In light of this evidentiary ruling, Cummings's lawyers decided to present a " sterile" mitigation case. They told the court that, for " tactical reasons," they would " very carefully ask  witnesses not to get into" any subjects that would lead to the admission of rebuttal evidence. They assured the judge they would avoid any discussion of Cummings's " personality or character traits." Instead, his lawyers limited mitigation evidence to Cummings's " biographical information," such as " where he was born, who his parents were, the fact they got divorced, [and] what his schooling was."
In the penalty phase, the defense team put on testimony from three witnesses. A sheriff's deputy testified about violence in jail (presumably to demonstrate Cummings's need to protect himself with a shank). Then, Cummings's older brother Darrell related some of the hardships they faced during their childhood. Darrell told the jury that their parents had " knock-down, drag-out" fights, which once culminated in their mother stabbing their father with a knife. He also explained how their father frequently beat Raynard " extremely hard" with a belt or extension cord. Darrell stated that their mother began drinking to excess when her husband left her, and he revealed that she had recently been in a mental hospital. Finally, Cummings's high school girlfriend testified about his rocky relationship with his family before his incarceration in Delaware.

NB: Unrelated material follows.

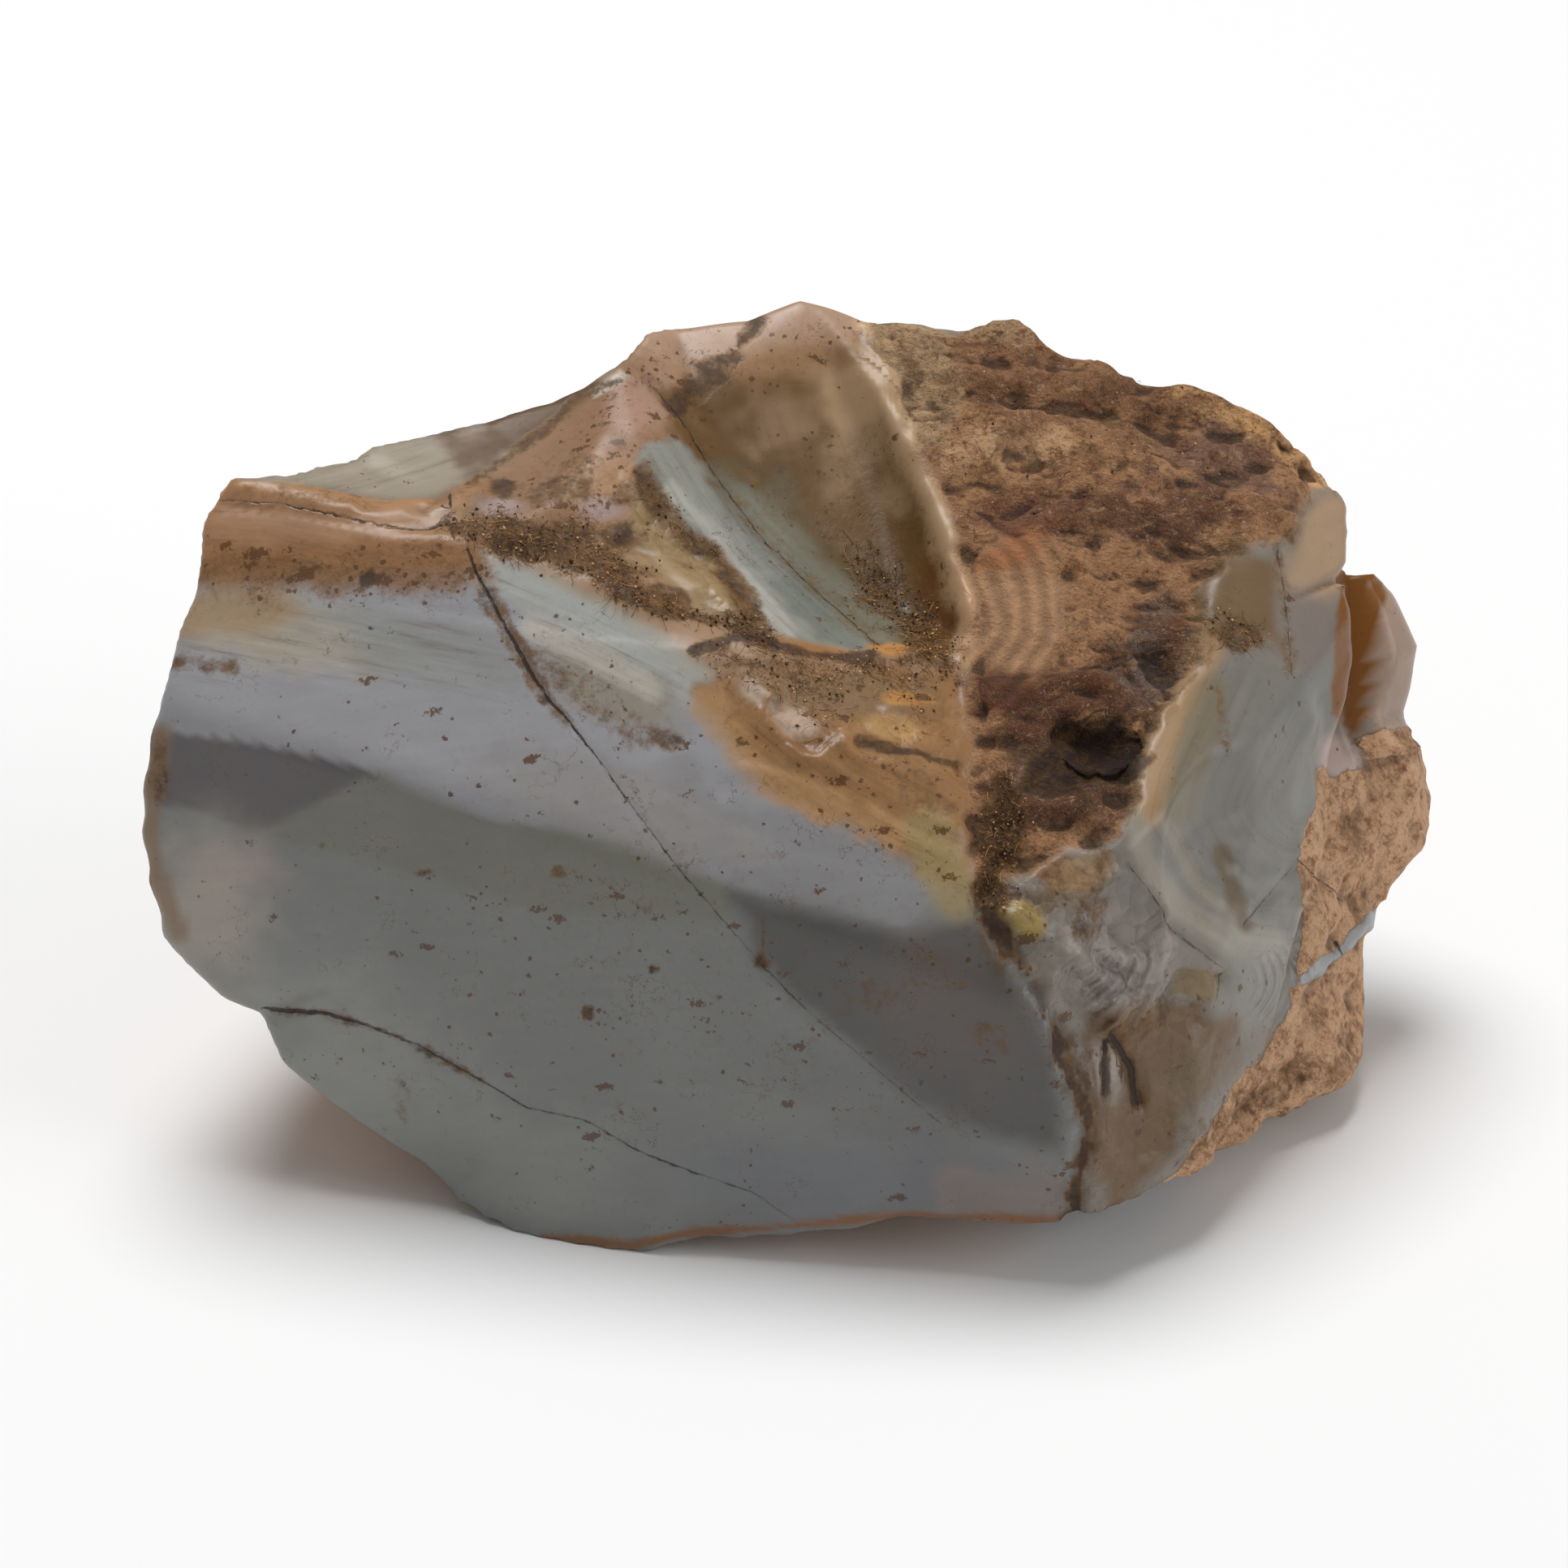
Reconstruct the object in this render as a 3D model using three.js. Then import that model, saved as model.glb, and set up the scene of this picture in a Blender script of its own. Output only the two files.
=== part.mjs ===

During closing arguments in the penalty phase, Cummings's lawyers made only passing reference to Cummings's background and personal characteristics, instead arguing that " lingering doubt" about whether Cummings had shot Verna should lead the jury to choose a life sentence over the death penalty.
The jury voted for the death sentence, and the trial court imposed this sentence.
In his appeal to the California Supreme Court, Cummings alleged that La Casella's testimony violated his due process rights as defined in Turner v. Louisiana, 379 U.S. 466, 85 S.Ct. 546, 13 L.Ed.2d 424 (1965), and that the prosecution's use of peremptory strikes against two black potential jurors violated People v. Wheeler, 22 Cal.3d 258, 148 Cal.Rptr. 890, 583 P.2d 748 (Cal. 1978). The court rejected both claims. Cummings, 850 P.2d at 32, 37-38. Justice Mosk dissented as to the Wheeler claim. Id. at 72.